Manuscripts Burn


MANUSCRIPTS BURN

"Manuscripts don't burn"
- Mikhail Bulgakov

Hi, I'm Splatterpunk Award-winning horror and science fiction author Steve Kozeniewski (pronounced: "causin' ooze key.") Welcome to my blog! You can also find me on Facebook, Twitter, Goodreads, and Amazon. You can e-mail me here, join my mailing list here, or request an e-autograph here. Free on this site you can listen to me recite one of my own short works, "The Thing Under the Bed."

Wednesday, August 15, 2018

Fight the Future?

With each day that passes, I grow less optimistic about any meaningful future for mankind.  I'm loath to say so, because it sounds a lot like the sort of "sky is falling" prognostication that can be traced back to every generation since ancient Greece, but probably before then with people whose records haven't survived as well.

But the thing is...I'm hot.  It's late August and I'm impossibly hot.  It's been unbearably hot since April, and it probably will be until October.  Every year is a record-smashing hottest year on record.  I remember ten, fifteen years ago, back when we still had four seasons in this part of the world, when I had the luxury of enduring debates over climate change with who people who I should probably be charitable and describe as "skeptics" but who would more accurately be described as "morons."

There's never been any doubt about anthropogenic climate change.  Not with anyone who knew anything about the subject.  There were vested interests who wanted to deny it, the same way there were vested interests who wanted to deny the dangers of tobacco twenty or thirty years ago.  Nowadays if someone says there are no proven dangers to cigarette smoke, they barely warrant an eyeroll.  They're known to be deceiving themselves.  It seems to me we've reached the same juncture with climate change.  At this point you'd have to be a moron to deny it.  At least fifteen years ago you had to actually pore over the data, look at satellite photos.  I could at least believe in the good faith of people who debated it, if not agree with them.  Now all you have to do is step outside the house any day of the year.

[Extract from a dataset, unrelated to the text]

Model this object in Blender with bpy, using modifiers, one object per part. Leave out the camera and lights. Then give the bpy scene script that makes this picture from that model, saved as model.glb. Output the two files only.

Famine is coming next, I expect.  I suppose as a wealthy American I'll be okay for a while.  I'll probably start to wonder why the price of strawberries is so high.  Then I'll start to notice that cashews or something are just no longer available on store shelves.  I won't starve at first.  Millions upon millions of people in the developing world will do that on my behalf first. 

Then I'll probably start to feel the pinch.  That is, if I'm not beset by catastrophic weather.  The Jersey shore will probably move a few miles inland.  Hundreds of thousands will be left homeless, and people in the wealthiest country in the world will start to die.  There'll be tornadoes, hurricanes, monsoons, weather we don't even get in this part of the country will suddenly start wiping out towns.

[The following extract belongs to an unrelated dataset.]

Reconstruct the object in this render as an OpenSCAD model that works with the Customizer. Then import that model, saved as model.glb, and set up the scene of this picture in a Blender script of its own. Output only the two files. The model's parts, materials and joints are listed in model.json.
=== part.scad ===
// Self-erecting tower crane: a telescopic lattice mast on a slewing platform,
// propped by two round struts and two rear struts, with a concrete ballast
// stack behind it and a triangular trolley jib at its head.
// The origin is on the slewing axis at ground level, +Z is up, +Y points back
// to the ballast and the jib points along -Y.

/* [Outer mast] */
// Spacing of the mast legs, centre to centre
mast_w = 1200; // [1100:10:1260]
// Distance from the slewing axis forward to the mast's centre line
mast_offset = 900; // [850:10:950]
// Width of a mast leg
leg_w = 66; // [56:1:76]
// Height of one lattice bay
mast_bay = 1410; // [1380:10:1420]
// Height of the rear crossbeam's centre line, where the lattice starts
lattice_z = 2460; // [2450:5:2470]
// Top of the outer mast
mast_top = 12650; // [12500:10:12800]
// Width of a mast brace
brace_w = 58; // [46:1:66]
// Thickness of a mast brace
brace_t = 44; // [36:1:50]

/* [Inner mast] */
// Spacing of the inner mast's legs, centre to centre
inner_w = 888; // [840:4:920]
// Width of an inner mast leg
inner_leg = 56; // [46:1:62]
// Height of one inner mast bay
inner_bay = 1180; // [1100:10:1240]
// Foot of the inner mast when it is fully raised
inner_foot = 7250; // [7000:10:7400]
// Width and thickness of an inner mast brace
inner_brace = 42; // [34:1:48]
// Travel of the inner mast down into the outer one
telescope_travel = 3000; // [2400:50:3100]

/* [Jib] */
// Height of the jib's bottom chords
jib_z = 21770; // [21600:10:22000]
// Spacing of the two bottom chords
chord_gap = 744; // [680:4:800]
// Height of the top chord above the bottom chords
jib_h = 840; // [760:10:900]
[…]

My expectation for the turnaround on climate change is one of two things:

1.)  either technology will finally deliver us some kind of savior in the form of an energy source so cheap and plentiful that it won't make any economic sense not to implement it, or

2.)  so many people will die from famine, war, plague, and death that we'll stop having an impact on the environment

You can probably tell I'm not holding out much hope for option 1.  We certainly seem to be beyond the point of having the political will to just be better.  I don't have a whole ton of hope for the future of our society based on political will, either.

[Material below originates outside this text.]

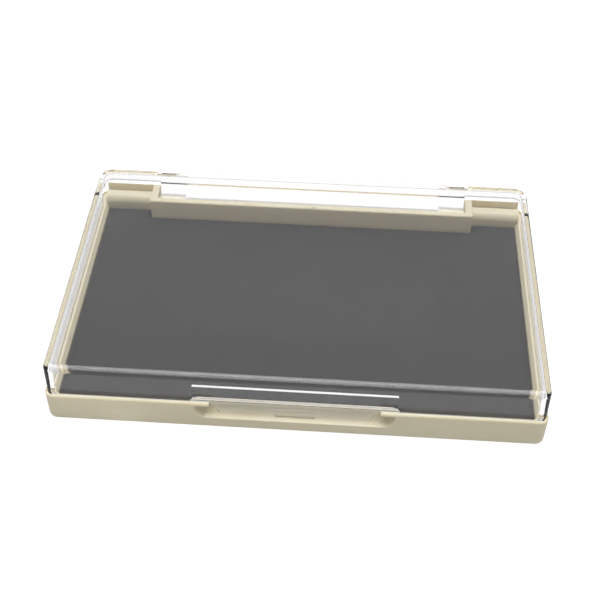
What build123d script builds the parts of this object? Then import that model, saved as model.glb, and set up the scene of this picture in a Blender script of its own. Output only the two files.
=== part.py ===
from build123d import *
import math
import os

os.makedirs("parts", exist_ok=True)

# A stamp ink pad: a moulded tray that holds a cloth-covered pad, and a clear lid hinged along the back.
# Millimetres. The origin is the middle of the underside, +Y points to the hinge and +Z is up.
# The object is closed as modelled, and is the same on its left and right.

# Overall
WIDTH = 138.0
DEPTH = 88.0
HEIGHT = 21.0

# Tray
RIM_Z = 10.5
RIM_LIP = 0.8
SIDE_LIP = 0.4
RABBET_DEPTH = 0.7
WALL = 3.2
WALL_FLARE = 0.85
FLOOR = 1.8
REAR_WALL = 1.6
FRONT_CORNER = 2.5
REAR_CORNER = 4.5
BOTTOM_ROUND = 2.0
RIM_ROUND = 0.7

# Hinge, whose axis lies along X
AXIS_Y = 39.6
AXIS_Z = 10.0
BAR_RADIUS = 2.5
PIN_RADIUS = 1.5
PIN_FIT = 0.02
PIN_RUNNING = 0.06
PIN_INNER_X = 41.4
PIN_SOCKET = 0.5
KNUCKLE_RADIUS = 2.35
KNUCKLE_INNER_X = 41.0
TRAY_SWING = 4.75
LID_SWING = 5.05

# Hinge block, which stands across the back of the tray with a bay open to the rear
BLOCK_HALF = 51.4
BLOCK_FRONT = 33.6
BLOCK_Z = 14.5
BLOCK_ROUND = 0.6
BAY_HALF = 49.3
BAY_FRONT = 35.3
BAY_FLOOR = 4.6
GATE_X = 1.0
GATE_RADIUS = 0.6
GATE_HEIGHT = 0.25

# Finger scoop in the front wall, and the bulge behind it
SCOOP_HALF = 27.5
SCOOP_LOW = 4.8
SCOOP_BEND = 8.8
SCOOP_TOP = 9.6
SCOOP_DEPTH = 2.9
TAB_SLOT_HALF = 23.5
BULGE_HALF = 28.4
BULGE_REAR = -40.2
BULGE_CORNER = 2.0

# Underside
PANEL_INSET = 6.0
PANEL_DEPTH = 0.5
PANEL_CORNER = 3.0
POCKET_HALF = 48.0
POCKET_FRONT = BAY_FRONT + 0.1
POCKET_REAR = 42.0
POCKET_HEIGHT = 3.2
POCKET_COUNT = 4
POCKET_RIB = 1.5

# Lid
LID_STEP = 0.9
LID_SIDE_STEP = 0.5
LID_GAP = 0.05
LID_WALL = 1.4
LID_TOP = 2.0
LID_DRAFT = 1.6
LID_TOP_ROUND = 1.6
LID_INNER_ROUND = 1.0
LID_REAR_Z = 15.8
TONGUE_HALF = 49.0
TONGUE_Z = 9.4
TONGUE_FRONT = 40.8
LEDGE_HALF = 28.0
LEDGE_Z = 15.7
LEDGE_PROUD = 0.9
TAB_TOP_HALF = 23.25
TAB_LOW_HALF = 20.5
TAB_Z = 6.2
TAB_SHOULDER = 0.4
TAB_BEVEL = 0.4
TAB_THICK = 0.8
TAB_GAP = 0.25
NIB_HALF = 5.5
NIB_Z = 5.9
NIB_LOW = 7.5
NIB_HIGH = 8.5
NIB_PROUD = 0.2
RELIEF_DEPTH = 1.3
RELIEF_FRONT = 40.4
RELIEF_OUTER = 50.0
RELIEF_INNER = 40.8
RELIEF_SLANT = 3.0

# Pad
PAD_GAP = 0.15
PAD_TOP = 8.3
PAD_REAR = AXIS_Y - BAR_RADIUS - 0.2
PAD_CORNER = 1.5
CLOTH = 0.4
CORE_GAP = 0.05
ADHESIVE = 0.2
PLATE = 1.0
FELT = 0.7
STRIP_LENGTH = 112.0
STRIP_WIDTH = 10.0
STRIP_PITCH = 24.0

FRONT = -DEPTH / 2
REAR = DEPTH / 2
SIDE = WIDTH / 2
INNER_SIDE = SIDE - WALL
INNER_FRONT = FRONT + WALL
INNER_REAR = REAR - REAR_WALL
RABBET_Z = RIM_Z - RABBET_DEPTH
BAR_OUTER_X = INNER_SIDE + WALL_FLARE
LID_LOW = RABBET_Z + LID_GAP
FAR = 100.0


def block(x0, x1, y0, y1, z0, z1):
    """Box between two corners."""
    middle = Pos((x0 + x1) / 2, (y0 + y1) / 2, (z0 + z1) / 2)
    return middle * Box(x1 - x0, y1 - y0, z1 - z0)


def rod(x0, x1, radius):
    """Cylinder on the hinge axis."""
    return Pos((x0 + x1) / 2, AXIS_Y, AXIS_Z) * Rot(0, 90, 0) * Cylinder(radius, x1 - x0)


def both_sides(solid):
    """A solid and its mirror image across the middle plane."""
    return solid + mirror(solid, about=Plane.YZ)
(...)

Then again, I have seen astonishing changes in our nation's political will in just the twentyish years of my majority.  There was a time when socialism was a third rail.  Then again, there was also a time when actively supporting Nazis was, too. 

I suppose the explanation for my current pessimism isn't anything particularly amazing.  I doubt the world was an amazing, awesome place when I was a kid and it seemed so.  Likely I was just ignorant to how fucked up things were.  And not just ignorant, but probably left impossibly in the dark due to the limitations of knowledge access.  I might have been able to reach my present state of knowledgeable pessimism by spending a month plowing through the library, had I been looking for it, which I likely wouldn't have.  Now, with the internet, we are all aware every day of the multiple outrages to justice and peace and responsibility that take place every second of every day.

What do you think?  Can you change my mind?  Do you have a better hope for the future?  Or is all as lost as it seems?